Employer under duty to make further enquiries of disabled job applicant
The Employment Appeal Tribunal (‘EAT’) case of AECOM Limited v Mallon serves as a useful reminder that reasonable enquiries should be made into the effects of a job applicant’s disability.
Facts of the case
Mr Mallon, who has dyspraxia, applied for a consultant role with AECOM Limited (‘AECOM’). The application process required applicants to complete a short online form. Mr Mallon sent his CV to AECOM and asked to make his job application to AECOM Limited orally, rather than online, because of his disability. An HR Manager informed him by e-mail that he had to complete the application online but could get assistance with submitting the form if necessary. She asked him to let her know which parts of the form he was finding difficult to complete. He didn’t tell her that he was unable to create the username and password that were required to log onto the form. Neither Mr Mallon not the HR Manager telephoned each other to discuss this. Mr Mallon was unsuccessful with his application and issued a claim in the employment tribunal that AECOM had failed to make reasonable adjustments under the Act.

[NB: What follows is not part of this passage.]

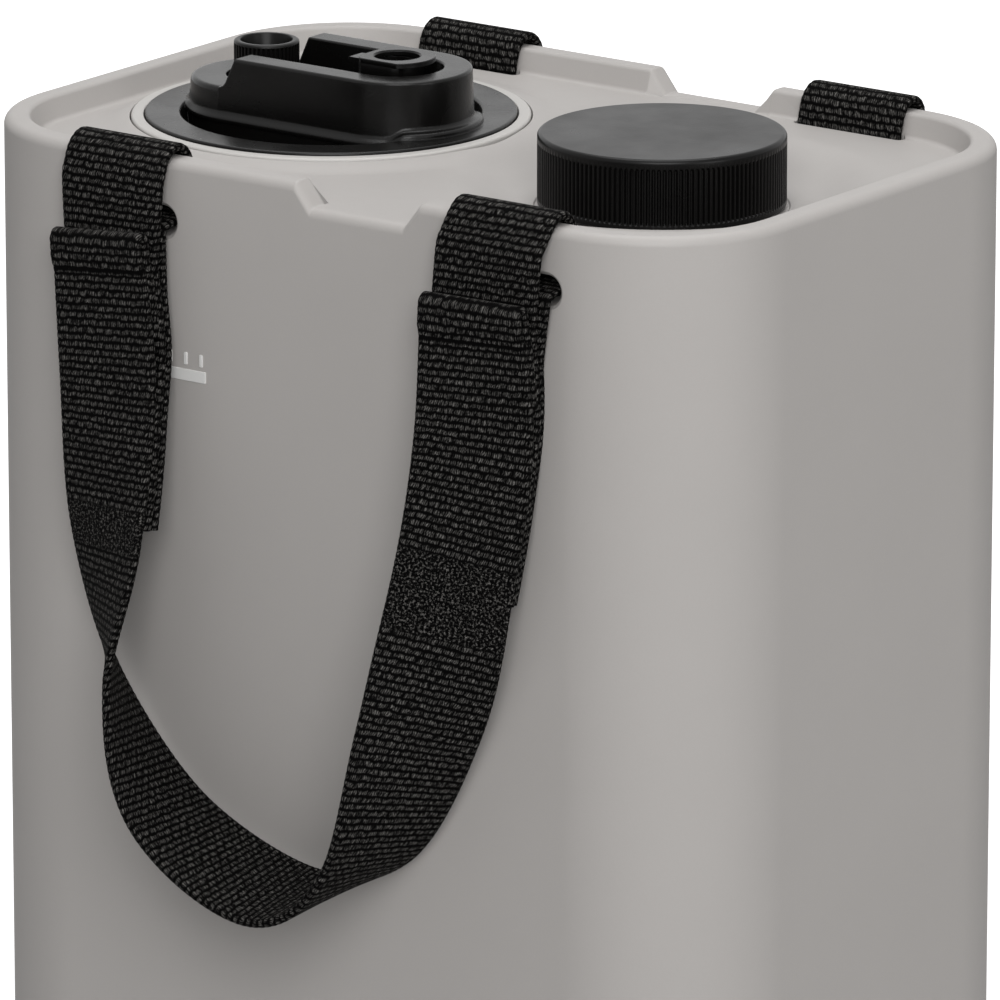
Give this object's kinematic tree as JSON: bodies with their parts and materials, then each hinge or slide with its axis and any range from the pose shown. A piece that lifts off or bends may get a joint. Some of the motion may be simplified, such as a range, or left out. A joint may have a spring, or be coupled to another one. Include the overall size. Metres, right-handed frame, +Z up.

Employment Tribunal decision
The employment tribunal upheld Mr Mallon’s claim, finding that AECOM had failed to make reasonable adjustments for his disability. AECOM had applied a provision, criterion or practice (‘PCP’) by requiring candidates to create an account to access the online form and to answer the questions on that form. The PCP put Mr Mallon at a substantial disadvantage due to his dyspraxia. Whilst the tribunal held that AECOM didn’t have actual knowledge of the disadvantage to Mr Mallon as he did not provide specific detail of why completing an online form was problematic, it did find that AECOM had constructive knowledge of the disadvantage as it ought to have telephoned Mr Mallon for more information in relation to his difficulties. AECOM appealed against the tribunal’s decision arguing, among other things, that the tribunal were incorrect in finding that it had constructive knowledge of the disadvantage to Mr Mallon.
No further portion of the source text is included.